**TASK:** Exactly reproduce each line of the listing that follows.

**SUPPLIED DATA:**

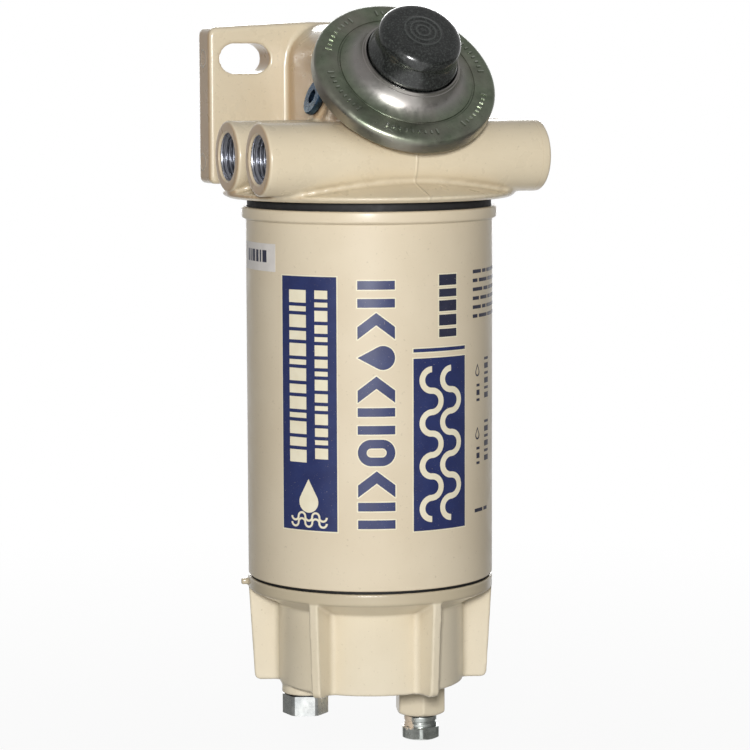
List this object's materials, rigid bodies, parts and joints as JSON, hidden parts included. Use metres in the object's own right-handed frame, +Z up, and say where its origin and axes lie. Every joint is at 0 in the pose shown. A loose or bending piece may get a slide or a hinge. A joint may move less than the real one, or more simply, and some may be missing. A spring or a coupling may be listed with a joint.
{
  "type": "fuel water separator",
  "caption": "Cast cream head with wall bracket and hand primer pump, a spin-on filter canister and a ribbed water bowl with a drain valve below.",
  "frame": {"origin": "on the back face of the bracket plate, midway between the two slots", "axes": "+Z up along the canister's axis, +X to the right along the port tubes, +Y into the wall"},
  "size_m": [0.1292, 0.1387, 0.3274],
  "materials": {
    "cast_paint": "satin cream enamel over die-cast aluminium",
    "can_paint": "gloss cream enamel over drawn steel",
    "bowl_paint": "satin cream enamel over die-cast aluminium",
    "cover_steel": "dark greenish passivated pressed steel",
    "knob_plastic": "moulded gloss black",
    "black_rubber": "matt black nitrile rubber",
    "zinc_steel": "bright zinc plate",
    "spring_steel": "bare spring steel",
    "sealing_washer": "bonded sealing washer",
    "filter_paper": "pleated water-shedding paper",
    "blue_ink": "screen-printed blue",
    "pale_ink": "screen-printed pale cream",
    "dark_ink": "screen-printed near black",
    "white_label": "matt paper label"
  },
  "bodies": {
    "head": {"head_casting": "cast_paint", "threaded_nipple": "zinc_steel", "port_plugs": "zinc_steel", "check_cage": "spring_steel", "check_spring": "spring_steel", "pump_cover": "cover_steel", "pump_diaphragm": "black_rubber", "pump_return_spring": "spring_steel"},
    "primer": {"primer_knob": "knob_plastic", "diaphragm_plate": "cover_steel"},
    "check_valve_ball": {"check_ball": "spring_steel"},
    "vent_washer": {"vent_seal": "sealing_washer"},
    "vent": {"vent_plug": "zinc_steel"},
    "gasket": {"head_gasket": "black_rubber"},
    "element": {"can_shell": "can_paint", "element_top_plate": "zinc_steel", "element_grommet": "black_rubber", "upper_end_cap": "zinc_steel", "pleated_media": "filter_paper", "centre_tube": "zinc_steel", "lower_end_cap": "zinc_steel", "element_spring": "spring_steel", "bowl_thread_ring": "zinc_steel", "print_keylines": "pale_ink", "blue_panels": "blue_ink", "centre_marks": "blue_ink", "panel_marks": "pale_ink", "dark_print": "dark_ink", "part_sticker": "white_label"},
    "bowl_gasket": {"bowl_seal": "black_rubber"},
    "bowl": {"bowl_casting": "bowl_paint", "probe_plug": "zinc_steel", "probe_plug_washer": "sealing_washer"},
    "drain_washer": {"drain_seal": "sealing_washer"},
    "drain": {"drain_valve": "zinc_steel"}
  },
  "joints": [
    {"name": "primer_press", "type": "slide", "parent": "head", "child": "primer", "axis": [0, 0.7254, -0.6884], "range_m": [0, 0.0085], "stiffness_N_per_m": 900, "springref_m": -0.004, "deforming": ["pump_diaphragm", "pump_return_spring"]},
    {"name": "check_ball_lift", "type": "slide", "parent": "head", "child": "check_valve_ball", "axis": [0, 0, -1], "range_m": [0, 0.002], "stiffness_N_per_m": 60, "springref_m": -0.002, "deforming": ["check_spring"]},
    {"name": "vent_travel", "type": "slide", "parent": "head", "child": "vent_washer", "axis": [-0.9397, 0, 0.342], "range_m": [0, 0.00525]},
    {"name": "vent_turn", "type": "hinge", "parent": "vent_washer", "child": "vent", "pos_m": [-0.0218, -0.0635, -0.0173], "axis": [-0.9397, 0, 0.342], "range_deg": [0, 1260.2]},
    {"name": "element_travel", "type": "slide", "parent": "head", "child": "gasket", "axis": [0, 0, -1], "range_m": [0, 0.0127]},
    {"name": "element_turn", "type": "hinge", "parent": "gasket", "child": "element", "pos_m": [0, -0.068, -0.0639], "axis": [0, 0, -1], "range_deg": [0, 2520]},
    {"name": "bowl_travel", "type": "slide", "parent": "element", "child": "bowl_gasket", "axis": [0, 0, -1], "range_m": [0, 0.009]},
    {"name": "bowl_turn", "type": "hinge", "parent": "bowl_gasket", "child": "bowl", "pos_m": [0, -0.068, -0.2272], "axis": [0, 0, -1], "range_deg": [0, 1080]},
    {"name": "drain_travel", "type": "slide", "parent": "bowl", "child": "drain_washer", "axis": [0, 0, -1], "range_m": [0, 0.00381]},
    {"name": "drain_turn", "type": "hinge", "parent": "drain_washer", "child": "drain", "pos_m": [0.0262, -0.0629, -0.2939], "axis": [0, 0, -1], "range_deg": [0, 1080.2]}
  ],
  "couplings": [
    {"joint": "vent_turn", "follows": "vent_travel", "rad_per_m": 4188.8},
    {"joint": "element_travel", "follows": "element_turn", "m_per_rad": 0.00028871},
    {"joint": "bowl_travel", "follows": "bowl_turn", "m_per_rad": 0.00047746},
    {"joint": "drain_turn", "follows": "drain_travel", "rad_per_m": 4947.4}
  ]
}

**SOLUTION TO THE PROBLEM:**
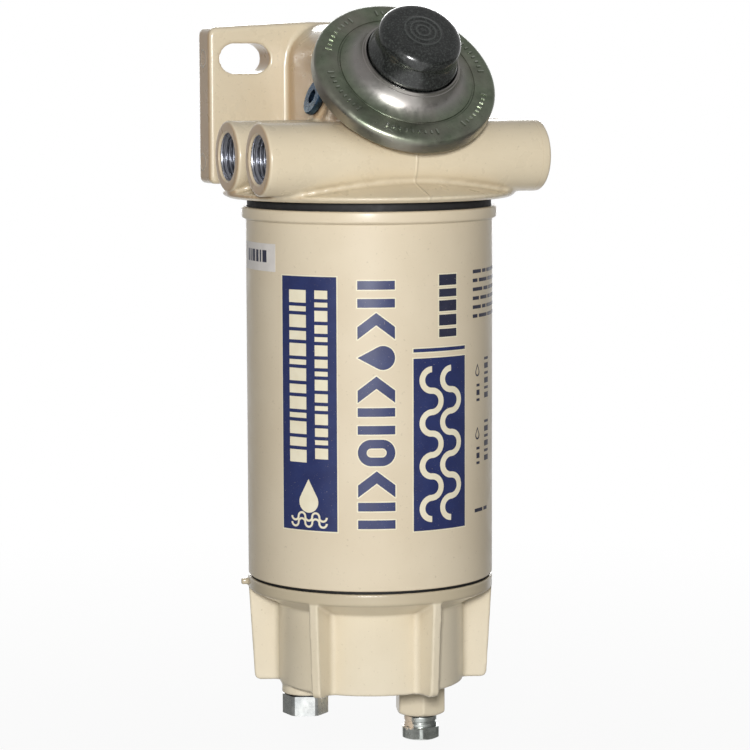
List this object's materials, rigid bodies, parts and joints as JSON, hidden parts included. Use metres in the object's own right-handed frame, +Z up, and say where its origin and axes lie. Every joint is at 0 in the pose shown. A loose or bending piece may get a slide or a hinge. A joint may move less than the real one, or more simply, and some may be missing. A spring or a coupling may be listed with a joint.
{
  "type": "fuel water separator",
  "caption": "Cast cream head with wall bracket and hand primer pump, a spin-on filter canister and a ribbed water bowl with a drain valve below.",
  "frame": {"origin": "on the back face of the bracket plate, midway between the two slots", "axes": "+Z up along the canister's axis, +X to the right along the port tubes, +Y into the wall"},
  "size_m": [0.1292, 0.1387, 0.3274],
  "materials": {
    "cast_paint": "satin cream enamel over die-cast aluminium",
    "can_paint": "gloss cream enamel over drawn steel",
    "bowl_paint": "satin cream enamel over die-cast aluminium",
    "cover_steel": "dark greenish passivated pressed steel",
    "knob_plastic": "moulded gloss black",
    "black_rubber": "matt black nitrile rubber",
    "zinc_steel": "bright zinc plate",
    "spring_steel": "bare spring steel",
    "sealing_washer": "bonded sealing washer",
    "filter_paper": "pleated water-shedding paper",
    "blue_ink": "screen-printed blue",
    "pale_ink": "screen-printed pale cream",
    "dark_ink": "screen-printed near black",
    "white_label": "matt paper label"
  },
  "bodies": {
    "head": {"head_casting": "cast_paint", "threaded_nipple": "zinc_steel", "port_plugs": "zinc_steel", "check_cage": "spring_steel", "check_spring": "spring_steel", "pump_cover": "cover_steel", "pump_diaphragm": "black_rubber", "pump_return_spring": "spring_steel"},
    "primer": {"primer_knob": "knob_plastic", "diaphragm_plate": "cover_steel"},
    "check_valve_ball": {"check_ball": "spring_steel"},
    "vent_washer": {"vent_seal": "sealing_washer"},
    "vent": {"vent_plug": "zinc_steel"},
    "gasket": {"head_gasket": "black_rubber"},
    "element": {"can_shell": "can_paint", "element_top_plate": "zinc_steel", "element_grommet": "black_rubber", "upper_end_cap": "zinc_steel", "pleated_media": "filter_paper", "centre_tube": "zinc_steel", "lower_end_cap": "zinc_steel", "element_spring": "spring_steel", "bowl_thread_ring": "zinc_steel", "print_keylines": "pale_ink", "blue_panels": "blue_ink", "centre_marks": "blue_ink", "panel_marks": "pale_ink", "dark_print": "dark_ink", "part_sticker": "white_label"},
    "bowl_gasket": {"bowl_seal": "black_rubber"},
    "bowl": {"bowl_casting": "bowl_paint", "probe_plug": "zinc_steel", "probe_plug_washer": "sealing_washer"},
    "drain_washer": {"drain_seal": "sealing_washer"},
    "drain": {"drain_valve": "zinc_steel"}
  },
  "joints": [
    {"name": "primer_press", "type": "slide", "parent": "head", "child": "primer", "axis": [0, 0.7254, -0.6884], "range_m": [0, 0.0085], "stiffness_N_per_m": 900, "springref_m": -0.004, "deforming": ["pump_diaphragm", "pump_return_spring"]},
    {"name": "check_ball_lift", "type": "slide", "parent": "head", "child": "check_valve_ball", "axis": [0, 0, -1], "range_m": [0, 0.002], "stiffness_N_per_m": 60, "springref_m": -0.002, "deforming": ["check_spring"]},
    {"name": "vent_travel", "type": "slide", "parent": "head", "child": "vent_washer", "axis": [-0.9397, 0, 0.342], "range_m": [0, 0.00525]},
    {"name": "vent_turn", "type": "hinge", "parent": "vent_washer", "child": "vent", "pos_m": [-0.0218, -0.0635, -0.0173], "axis": [-0.9397, 0, 0.342], "range_deg": [0, 1260.2]},
    {"name": "element_travel", "type": "slide", "parent": "head", "child": "gasket", "axis": [0, 0, -1], "range_m": [0, 0.0127]},
    {"name": "element_turn", "type": "hinge", "parent": "gasket", "child": "element", "pos_m": [0, -0.068, -0.0639], "axis": [0, 0, -1], "range_deg": [0, 2520]},
    {"name": "bowl_travel", "type": "slide", "parent": "element", "child": "bowl_gasket", "axis": [0, 0, -1], "range_m": [0, 0.009]},
    {"name": "bowl_turn", "type": "hinge", "parent": "bowl_gasket", "child": "bowl", "pos_m": [0, -0.068, -0.2272], "axis": [0, 0, -1], "range_deg": [0, 1080]},
    {"name": "drain_travel", "type": "slide", "parent": "bowl", "child": "drain_washer", "axis": [0, 0, -1], "range_m": [0, 0.00381]},
    {"name": "drain_turn", "type": "hinge", "parent": "drain_washer", "child": "drain", "pos_m": [0.0262, -0.0629, -0.2939], "axis": [0, 0, -1], "range_deg": [0, 1080.2]}
  ],
  "couplings": [
    {"joint": "vent_turn", "follows": "vent_travel", "rad_per_m": 4188.8},
    {"joint": "element_travel", "follows": "element_turn", "m_per_rad": 0.00028871},
    {"joint": "bowl_travel", "follows": "bowl_turn", "m_per_rad": 0.00047746},
    {"joint": "drain_turn", "follows": "drain_travel", "rad_per_m": 4947.4}
  ]
}